The county Board of Commissioners voted earlier this year to raise its property tax rate 1 mill to 6.061 mills, and the Whitfield County Board of Education raised its property tax rate by 4 mills to 18.756 mills. One mill equals $1 for each $1,000 of the assessed value of a property.
“The Legislature has required the assessor’s office for the past two years to send out an estimated tax bill. An estimated tax bill went out earlier this year. But that was before the millage rate was set, so they had to use last year’s millage rate,” Sane said. “This is going to be a surprise to a lot of people.”
Sane said the new bills will also feature bar codes.
“When people come in, we have bar code scanners, so we can just scan their bills, take their payments and send them on their way,” he said. “We are trying to make everything as quick and efficient as possible.”
Each bill will also have a quick response, or QR, code, making Whitfield County one of the first in the state to include that feature.
“If you have a smart phone, you can download a bar code reader. They are free.
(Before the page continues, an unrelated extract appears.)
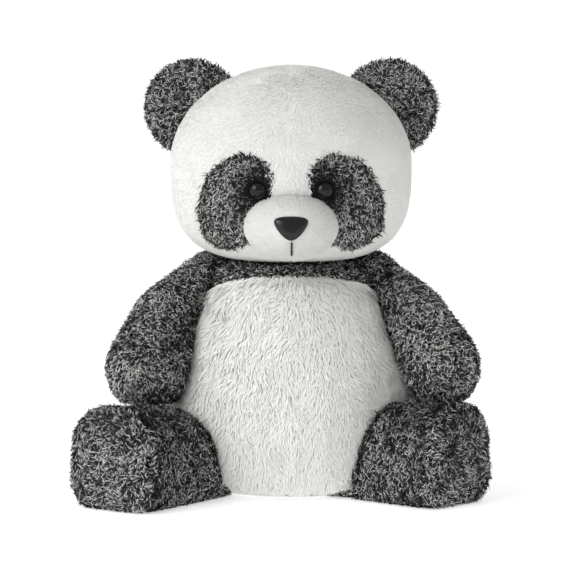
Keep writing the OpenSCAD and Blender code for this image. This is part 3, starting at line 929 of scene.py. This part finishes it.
for s, side in both_sides:
    splay = math.radians(37 if s < 0 else 50) * s
    sideways = np.array([math.cos(splay), math.sin(splay), 0])
    ahead = np.array([math.sin(splay), -math.cos(splay), 0])
    foot = hip(s) + (82.5 if s < 0 else 80) * MM * ahead
    points, faces = stuffed("leg_filling_" + side)
    points = clear_of("leg_filling_" + side, points, faces, loose_gap)
    normals = corner_normals(points, faces)
    off_thigh = ((points - hip(s)) @ ahead - thigh_place) / thigh_length
    raised = points[:, 2] + thigh_rise * np.exp(-(off_thigh**2)) * np.clip(normals[:, 2], 0, 1)
    points[:, 2] = np.maximum(points[:, 2], np.minimum(raised, paw_rest - paw_gap))
    past_rim = (points - foot) @ ahead - rim_from_foot
    middle_seam = np.where(past_rim < 0, (points - hip(s)) @ sideways, 1.0)
    points = groove(points, normals, past_rim - 2.5 * MM, -1.2 * MM, 3 * MM)
    points = groove(points, normals, past_rim + 2.5 * MM, 2.6 * MM, 3.5 * MM)
    points = groove(points, normals, middle_seam, 1.2 * MM, 3 * MM)
    points = clear_of("leg_filling_" + side, points, faces, seam_gap)
    normals = corner_normals(points, faces)
    centres = points[faces].mean(1)
    on_sole = (centres - foot) @ ahead > rim_from_foot
    off_middle = (centres - hip(s)) @ sideways

    def along_leg(root, ahead=ahead):
        """Towards the foot and a little down, with waves."""
        return ahead + np.array([0, 0, -0.3]) + 0.6 * np.stack([swell(root, 0.02) for _ in range(3)], -1)

    def over_sole(root):
        """Mostly in waves, a little downwards."""
        return np.array([0, 0, -0.4]) + np.stack([swell(root, 0.022) for _ in range(3)], -1)

    leg_parts = [(f"leg_inner_{side}", ~on_sole & (off_middle * s < 0), along_leg),
                 (f"leg_outer_{side}", ~on_sole & (off_middle * s >= 0), along_leg),
                 (f"sole_{side}", on_sole, over_sole)]

    def painted_rim_light_and_shade(root, foot=foot, ahead=ahead):
        """Painted light: a painted highlight along the rim of the sole, painted shade in the groove behind
        it, and painted shade on the sides, which are a little darker than the sole and darker still towards
        the top.
        """
        past = ((root - foot) @ ahead - rim_from_foot) / MM
        # Painted shade: the sides darker than the sole, and darker towards the top.
        flat = np.where(past < 0, 0.88, 0.95) * (1 - 0.4 * np.clip((root[:, 2] / MM - 42) / 18, 0, 1))
        return flat + 0.4 * np.exp(-((past - 2.5) / 2.2) ** 2) - 0.65 * np.exp(-((past + 2.5) / 3) ** 2)

    for node, part, comb in leg_parts:
        # The tint paints a highlight on the sole's rim, and shade in its groove and over the top of the leg.
        pile, light = grey_pile(points, normals, faces[part], comb, tint=painted_rim_light_and_shade)
        piece = cover(node, (points, faces[part], normals), pile, light, grey_plush)
        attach(piece, "leg_" + side)

# ---- Filling ----
# Loose polyester fibre fills every cushion, and a cotton bag of plastic beads weights the seat.

fillings = [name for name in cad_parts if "filling" in name or "padding" in name]
finish_nodes(plain("fibre", (0.80, 0.79, 0.76), 0.9, 1.0), *fillings)
finish_nodes(plain("bag_cloth", (0.55, 0.55, 0.52), 0.85, 0.8), "pellet_bag")
finish_nodes(plain("bead_plastic", (0.62, 0.62, 0.6), 0.4, 0.5), "pellets")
Then you scan the QR code and it takes you to the Whitfield County website and your exact bill,” Sane said. “You can scan the bill and have it printed, have a copy emailed to you or pay it online.”
Finally, the bills will also ask property taxpayers if they want their future bills emailed to them.
“Sending bills by email instead of by the postal service will save us money, but that’s not why we want to do that,” Sane said. “We have been having some delivery issues. We get a lot of return mail. We verify the addresses, and we are finding that over 50 percent of the time the returned bills have the correct address.”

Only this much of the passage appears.